A Field Study of Soil Water Depletion Patterns in Presence of Growing Soybean Roots: I. Determination of Hydraulic Properties of the Soil1
- L. M. Arya,
- D. A. Farrell and
- G. R. Blake2
The hydraulic properties of a Waukegan loam profile were determined by field and laboratory procedures. Pressure-water content relationships obtained in the laboratory were found to be variable at pressures above −100 cm of water. In this range field data were considered more reliable.
Hydraulic conductivity in the field was determined from flux and hydraulic-head gradient data. Hydraulic-head gradients were obtained from tensiometric measurements of pressure at various depths. In the soil profile that was subject to both evaporation and drainage, the position of a downward moving “zero flux” boundary was determined. Flux across any depth was obtained by integrating the rate of change of water content with time between the “zero flux” boundary and the depth in question.
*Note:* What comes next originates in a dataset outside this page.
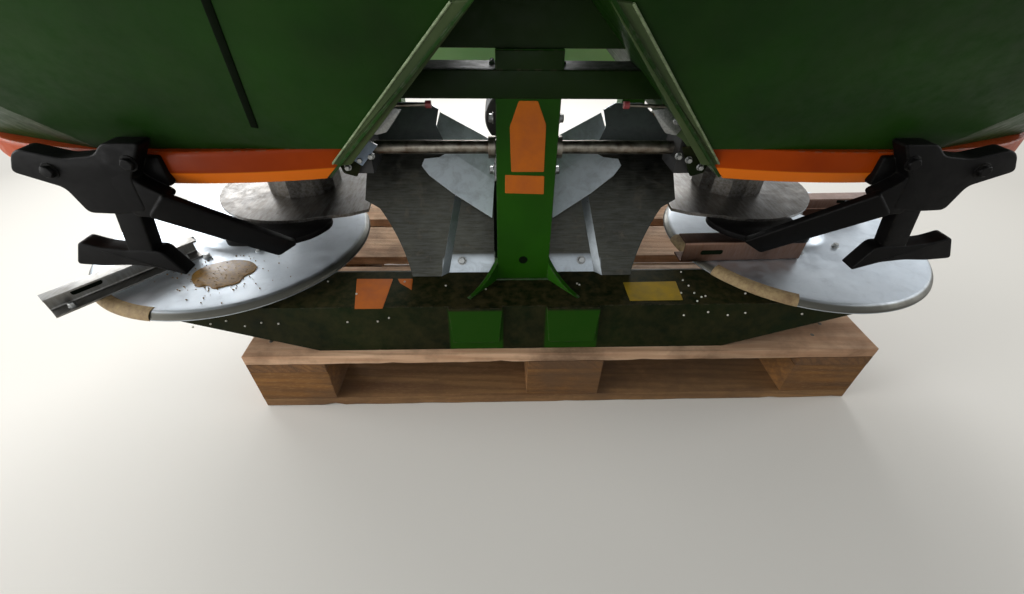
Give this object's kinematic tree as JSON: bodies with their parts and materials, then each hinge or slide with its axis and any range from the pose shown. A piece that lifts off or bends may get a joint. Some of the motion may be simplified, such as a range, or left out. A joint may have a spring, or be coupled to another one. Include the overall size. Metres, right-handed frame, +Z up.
{
  "type": "twin-disc fertilizer spreader",
  "caption": "Mounted fertilizer spreader with two spreading discs under a twin-tip hopper, a headstock and a drive stub, standing on a wooden pallet.",
  "frame": {"origin": "on the floor under the pallet's middle runner, in the machine's centre plane", "axes": "+X across the machine to the right as seen from behind, +Y to the tractor, +Z up"},
  "size_m": [2.218, 1.239, 1.24],
  "materials": {
    "pallet_wood": "rough-sawn",
    "green_paint": "satin",
    "dark_green_paint": "satin",
    "orange_paint": "satin",
    "stainless": "brushed",
    "bare_steel": "worn",
    "black_paint": "satin",
    "black_plastic": "matte",
    "cast_grey": "painted",
    "zinc_plate": "zinc plated"
  },
  "bodies": {
    "machine": {"pallet_top_boards": "pallet_wood", "pallet_cross_boards": "pallet_wood", "pallet_blocks": "pallet_wood", "pallet_runners": "pallet_wood", "rear_beam": "dark_green_paint", "centre_post": "green_paint", "post_cross_beam": "dark_green_paint", "centre_gearbox": "cast_grey", "drive_tubes": "dark_green_paint", "disc_gearboxes": "cast_grey", "input_tube": "dark_green_paint", "pto_guard": "black_plastic", "frame_rails": "dark_green_paint", "headstock_lower_beam": "green_paint", "headstock_uprights": "green_paint", "headstock_upper_beam": "green_paint", "headstock_front_plate": "green_paint", "hopper_supports": "green_paint", "lower_link_pins": "bare_steel", "top_link_clevis": "green_paint", "hopper_rear_panel": "green_paint", "hopper_front_panel": "green_paint", "hopper_left_panel": "green_paint", "hopper_right_panel": "green_paint", "ridge_left_panel": "green_paint", "ridge_right_panel": "green_paint", "hopper_band": "green_paint", "hopper_rim": "green_paint", "skirt_left": "orange_paint", "skirt_right": "orange_paint", "tip_floor_left": "stainless", "tip_floor_right": "stainless", "outlet_plate_left": "stainless", "outlet_plate_right": "stainless", "outlet_shutters": "stainless", "agitator_bearings": "black_plastic", "guard_arm_left": "black_paint", "guard_arm_right": "black_paint", "deflector_left": "stainless", "deflector_right": "stainless", "centre_tie": "green_paint", "sieve_ledges": "green_paint"},
    "disc_left": {"disc_left": "stainless", "vanes_left": "stainless"},
    "disc_right": {"disc_right": "stainless", "vanes_right": "stainless"},
    "agitator": {"agitator_shaft": "bare_steel"},
    "pto": {"pto_shaft": "bare_steel"},
    "sieve_left": {"sieve_left": "zinc_plate"},
    "sieve_right": {"sieve_right": "zinc_plate"}
  },
  "joints": [
    {"name": "disc_left_spin", "type": "hinge", "parent": "machine", "child": "disc_left", "pos_m": [-0.589, -0.15, 0.257], "axis": [0, 0, 1], "continuous": true},
    {"name": "disc_right_spin", "type": "hinge", "parent": "machine", "child": "disc_right", "pos_m": [0.589, -0.15, 0.257], "axis": [0, 0, 1], "continuous": true},
    {"name": "agitator_spin", "type": "hinge", "parent": "machine", "child": "agitator", "pos_m": [0, -0.242, 0.474], "axis": [1, 0, 0], "continuous": true},
    {"name": "pto_spin", "type": "hinge", "parent": "machine", "child": "pto", "pos_m": [0, 0.5, 0.32], "axis": [0, 1, 0], "continuous": true},
    {"name": "sieve_left_hinge", "type": "hinge", "parent": "machine", "child": "sieve_left", "pos_m": [-0.026, -0.12, 1.066], "axis": [0, 1, 0], "range_deg": [0, 85]},
    {"name": "sieve_right_hinge", "type": "hinge", "parent": "machine", "child": "sieve_right", "pos_m": [0.026, -0.12, 1.066], "axis": [0, -1, 0], "range_deg": [0, 85]}
  ],
  "couplings": [
    {"joint": "disc_right_spin", "follows": "disc_left_spin", "ratio": -1},
    {"joint": "agitator_spin", "follows": "disc_left_spin", "ratio": 0.25},
    {"joint": "pto_spin", "follows": "disc_left_spin", "ratio": 0.75}
  ]
}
A modified laboratory technique was used to determine the diffusivity of undisturbed soil cores. Water content vs. distance data were obtained subject to the conditions that evaporation was proportional to the square root of time and the soil core was effectively semi-infinite. A diffusivity equation developed by Bruce and Klute (1956) was used to calculate diffusivity from the water content-distance functions. Diffusivities were converted to conductivities.
The “zero flux” boundary technique greatly reduced the time needed by covered plot methods to obtain conductivities at high soil-water pressures. The laboratory procedure required only about 30 min/sample and gave results that compared favourably to field results.
At high water contents and to a depth of 20 cm, field conductivities were slightly lower than laboratory estimates. Below the 20-cm depth field data tended to be slightly higher.Please view the pdf by using the Full Text (PDF) link under 'View' to the left.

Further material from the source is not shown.